Wayne’s book was written very uniquely. Its design has the aspiring animator to start from the back of the book and work toward the front. He reversed the chapters by starting with the finished product, what every beginner wants to create first, and then works back to the basic foundation elements of drawing shapes. Once at the end he has you work back to the beginning of the book – truly ingenious! Simplified Drawing for Planning Animation really puts the animator through a challenging boot-camp workout another must have in an animator’s library.

The Male and Female Figure in Motion – Edward Muybridge

This book shows sixty photographic sequences of the human form in motion. Understanding body mechanics is extremely important when animating characters. Studying the human form in motion, as shown in The Male and Female Figure in Motion, will greatly increase an animator’s understanding and aid him or her in the animation process.
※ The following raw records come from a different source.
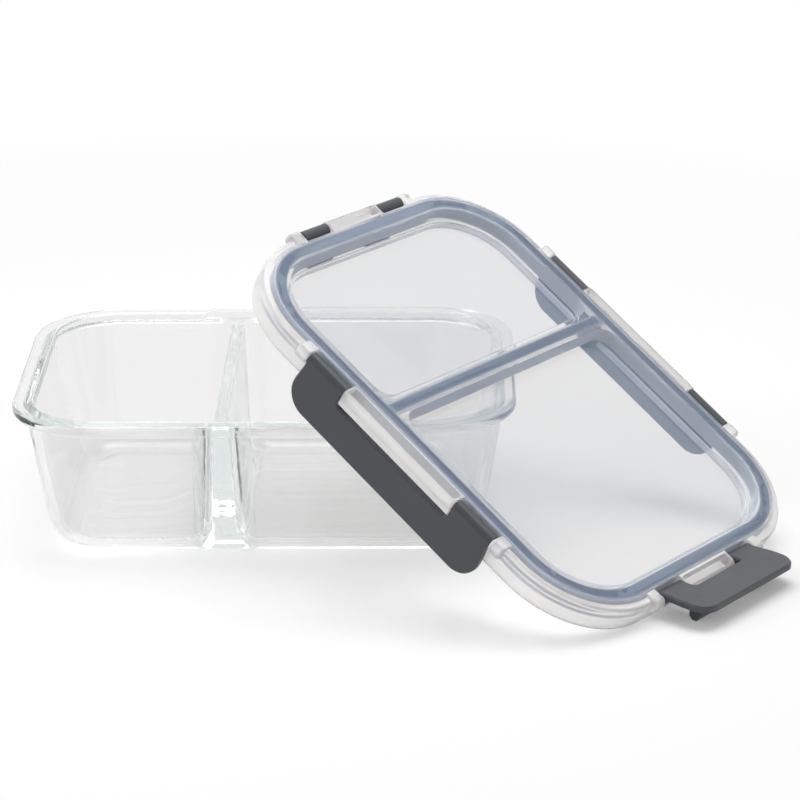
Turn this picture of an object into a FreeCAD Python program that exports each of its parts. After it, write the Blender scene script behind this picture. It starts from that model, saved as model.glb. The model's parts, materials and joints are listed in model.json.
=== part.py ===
import FreeCAD, Part
import math
import os
import re
import Sketcher

# A glass lunch box with two compartments and its clear lid.
#
# The dish stands on z = 0 with the origin under its centre, x along its length.
# The lid is off the dish: its right end stands on the table and its panel leans on
# the dish's rim. Lid pieces are drawn in the lid's own frame, whose z = 0 is the
# ceiling of the seal channel, and then share the lid's placement.

SIZES = [
    # glass dish
    ("rim_length", 220.0),
    ("rim_width", 166.0),
    ("rim_radius", 40.0),
    ("dish_height", 65.4),
    ("flange_overhang", 5.6),
    ("flange_thickness", 5.4),
    ("flange_edge_round", 2.2),
    ("flange_root_round", 1.2),
    ("wall_draft", 9.7),
    ("seat_width", 9.2),
    ("seat_inner_round", 1.5),
    ("floor_thickness", 4.6),
    ("base_edge_round", 12.5),
    ("inside_round", 8.0),
    ("divider_offset", 17.5),
    ("divider_top", 5.5),
    ("divider_drop", 2.0),
    ("divider_draft", 2.6),
    ("divider_corner", 10.0),
    ("divider_top_round", 2.2),
    # lid shell
    ("skirt_clearance", 1.5),
    ("skirt_wall", 1.9),
    ("skirt_depth", 12.4),
    ("shoulder_drop", 0.5),
    ("shoulder_round", 1.7),
    ("gutter_width", 1.1),
    ("gutter_depth", 3.0),
    ("ridge_wall", 1.2),
    ("ridge_cap", 1.5),
    ("ridge_round", 0.9),
    ("channel_gap", 0.1),
    ("pocket_wall", 2.5),
    ("pocket_draft", 10.0),
    ("pocket_corner", 8.0),
    ("bar_wall", 3.4),
    ("deck_depth", 6.6),
    ("panel_thickness", 1.8),
    ("channel_end_wall", 1.2),
    ("plug_clearance", 0.8),
    ("plug_wall", 1.4),
    ("plug_depth", 2.0),
    # seals
    ("seal_width", 5.0),
    ("seal_body_height", 5.0),
    ("seat_depth", 7.2),
    ("bead_width", 3.2),
    ("bead_round", 1.2),
    # hinges
    ("hinge_out", 3.2),
    ("hinge_drop", 2.2),
    ("bay_gap", 0.2),
    ("rod_radius", 1.6),
    ("running_gap", 0.1),
    ("knuckle_radius", 3.1),
    ("arm_gap", 0.4),
    ("lug_radius", 3.5),
    ("lug_round", 2.8),
    ("lug_length", 6.6),
    ("lug_end_round", 1.2),
    ("block_height", 1.0),
    ("block_reach", 5.8),
    ("block_round", 2.0),
    ("window_wall", 1.0),
    ("window_depth", 5.0),
    ("window_corner", 1.2),
    ("short_arm_inner", 17.8),
    ("short_arm_outer", 34.3),
    ("long_arm_inner", 34.2),
    ("long_arm_outer", 56.2),
    # latches
    ("plate_thickness", 2.6),
    ("plate_reach", 24.4),
    ("plate_crown", 0.5),
    ("plate_edge", 0.7),
    ("notch_depth", 6.7),
    ("notch_corner", 1.5),
    ("flare_start", 4.0),
    ("flare_end", 11.5),
    ("flare_round", 8.0),
    ("plate_flare", 0.9),
    ("short_tip_corner", 8.0),
    ("long_tip_corner", 11.0),
    ("open_limit", 150.0),
    ("hook_clearance", 0.2),
    ("hook_nose", 1.6),
    ("hook_tip", 2.2),
    ("hook_rise", 8.7),
    ("hook_reach", 8.0),
    ("hook_round", 0.7),
    ("snap_slot", 2.4),
    ("short_hook_inner", 13.1),
    ("short_hook_outer", 27.2),
    ("long_hook_inner", 27.0),
    ("long_hook_outer", 50.0),
    # how the lid leans
    ("lid_turn", 37.39),
    ("lid_lean", 32.52),
    ("lid_sideways", 27.08),
    ("rest_gap", 0.2),
]

V = FreeCAD.Vector
doc = FreeCAD.newDocument("lunch_box")

# ---------------------------------------------------------------- sizes

sheet = doc.addObject("Spreadsheet::Sheet", "sizes")
for row, (name, number) in enumerate(SIZES, start=1):
    sheet.set("A%d" % row, name)
    sheet.set("B%d" % row, str(number))
    sheet.setAlias("B%d" % row, name)
doc.recompute()

CENTRE_POINT = 3
CLOSE_ENOUGH = 0.05
SIZE_NAMES = {name for name, number in SIZES}


def value(formula):
    """The number that a formula in size names stands for."""
    return float(sheet.evalExpression(formula))


def spelled(formula):
    """The same formula with every size name written as the sheet's cell."""
    def full(match):
        word = match.group(0)
        return "sizes." + word if word in SIZE_NAMES else word
    return re.sub(r"[A-Za-z_]+", full, formula)


def bind(thing, prop, formula):
    thing.setExpression(prop, spelled(formula))


# ---------------------------------------------------------------- sketches

def new_body(label):
    body = doc.addObject("PartDesign::Body", label)
    body.Label = label
    return body


def new_sketch(body, name, role, offset="0"):
    """A sketch on one of the body's origin planes, moved along that plane's normal."""
    sketch = body.newObject("Sketcher::SketchObject", body.Name + "_" + name)
    plane = next(f for f in body.Origin.OriginFeatures if f.Role == role)
    sketch.AttachmentSupport = [(plane, "")]
    sketch.MapMode = "FlatFace"
    bind(sketch, "AttachmentOffset.Base.z", offset)
    return sketch


def fix_point(sketch, geometry, end, x, y):
    """Dimension a point from the sketch's origin by two formulas."""
    for letter, formula, axis in (("X", x, -2), ("Y", y, -1)):
        amount = value(formula)
        if abs(amount) < 1e-9:
            sketch.addConstraint(Sketcher.Constraint("PointOnObject", geometry, end, axis))
            continue
        pair = (-1, 1, geometry, end) if amount > 0 else (geometry, end, -1, 1)
        index = sketch.addConstraint(Sketcher.Constraint("Distance" + letter, *pair, abs(amount)))
        name = "at_%s%d" % (letter.lower(), index)
        sketch.renameConstraint(index, name)
        bind(sketch, "Constraints." + name, formula if amount > 0 else "-(%s)" % formula)


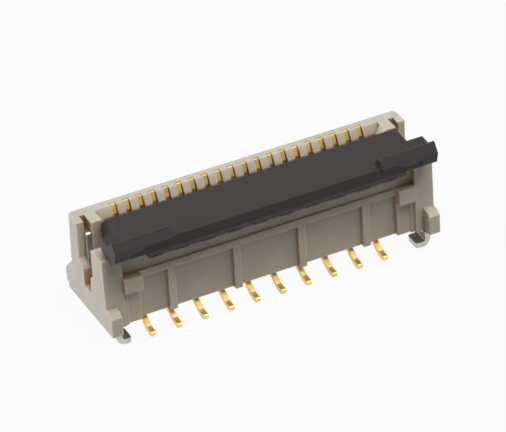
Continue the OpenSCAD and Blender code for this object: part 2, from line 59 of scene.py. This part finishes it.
class ConnectorSizes(bpy.types.PropertyGroup):
    """Sizes of what is added to the solids, and of the studio."""

    grain: FloatProperty(
        name="Moulding grain", description="Size of the fine grain on the mouldings",
        default=0.06 * MM, min=0.01 * MM, unit="LENGTH", precision=6)
    edge: FloatProperty(
        name="Moulded edge", description="Rounding of the mouldings' edges",
        default=0.030 * MM, min=0.005 * MM, unit="LENGTH", precision=6)
    stamped_edge: FloatProperty(
        name="Stamped edge", description="Rounding of the metal pieces' edges",
        default=0.020 * MM, min=0.005 * MM, unit="LENGTH", precision=6)
    # Reach of the painted recess shade on the housing
    recess: FloatProperty(
        name="Recess reach", description="Width below which a recess looks warm and deep",
        default=0.9 * MM, min=0.1 * MM, unit="LENGTH", precision=6)
    glow: FloatProperty(
        name="Glow depth", description="How far light spreads inside the pale moulding",
        default=0.30 * MM, min=0.01 * MM, unit="LENGTH", precision=6)
    camera_lens: FloatProperty(
        name="Lens", description="Focal length of the camera, in millimetres", default=300, min=50)
    camera_distance: FloatProperty(
        name="Camera distance", description="Distance from the camera to the connector",
        default=146.25 * MM, min=20 * MM, unit="LENGTH")
    camera_turn: FloatProperty(
        name="Camera turn", description="Turn of the camera round the connector",
        default=math.radians(-24.04), subtype="ANGLE")
    camera_height: FloatProperty(
        name="Camera height", description="Angle of the camera above the board",
        default=math.radians(33.44), subtype="ANGLE")
    camera_roll: FloatProperty(
        name="Camera roll", description="Roll of the camera about its own axis",
        default=math.radians(-3.893), subtype="ANGLE")
    floor_size: FloatProperty(
        name="Floor size", description="Side of the square floor", default=2.0, min=0.1, unit="LENGTH")


class ConnectorColours(bpy.types.PropertyGroup):
    """Colours of the finishes, as linear values."""

    housing: FloatVectorProperty(
        name="Housing", description="Natural beige moulding", subtype="COLOR", size=3,
        min=0, max=1, default=(0.66, 0.61, 0.52))
    # Painted shade: warm brown blended into the housing's recesses, standing in for shade and for light
    # coming through thin walls
    housing_painted_shade: FloatVectorProperty(
        name="Housing recesses", description="Warm brown that shines through thin walls", subtype="COLOR",
        size=3, min=0, max=1, default=(0.48, 0.29, 0.13))
    lever: FloatVectorProperty(
        name="Lever", description="Dark brown moulding", subtype="COLOR", size=3,
        min=0, max=1, default=(0.015, 0.010, 0.009))
    gold: FloatVectorProperty(
        name="Contacts", description="Gold plating", subtype="COLOR", size=3,
        min=0, max=1, default=(0.90, 0.66, 0.26))
    tin: FloatVectorProperty(
        name="Hold-downs", description="Tin plating", subtype="COLOR", size=3,
        min=0, max=1, default=(0.58, 0.57, 0.53))
    floor: FloatVectorProperty(
        name="Floor", description="Plain pale floor", subtype="COLOR", size=3,
        min=0, max=1, default=(0.40, 0.40, 0.40))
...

Creating walk cycles, run cycles, and action movement, as in sports, are all things an animator will have to be able to do at some point in their career.

The remaining five books are just as important as the others. This article gave you a brief look into the top five picks for best animation reading. Now, go and discover what makes the rest must have books on the animator’s bookshelf!

  • Character Animation Crash Course! – Eric Goldberg (renown animator)
  • Acting for Animators – Ed Hooks
  • Timing for Animation – Harold Whitaker & John Halas
  • Animation from Script to Screen – Shamus Culhane
  • Inspired 3D Short Film Production – Pepe Valencia & Jeremy Cantor

Studying animation books is a part of the learning process. The information in them is invaluable to the animator. Some of these books listed here were created and inspired by the Animator’s Bible that is how important having this information is. The following is from Simplified Drawing for Planning Animation by Wayne Gilbert,

“Spend half of your time planning your scene and the other half animating it.” – Frank Thomas and Ollie Johnston, The Illusion of Life

So, my question to you is, “Do you own these top 10 animation books?”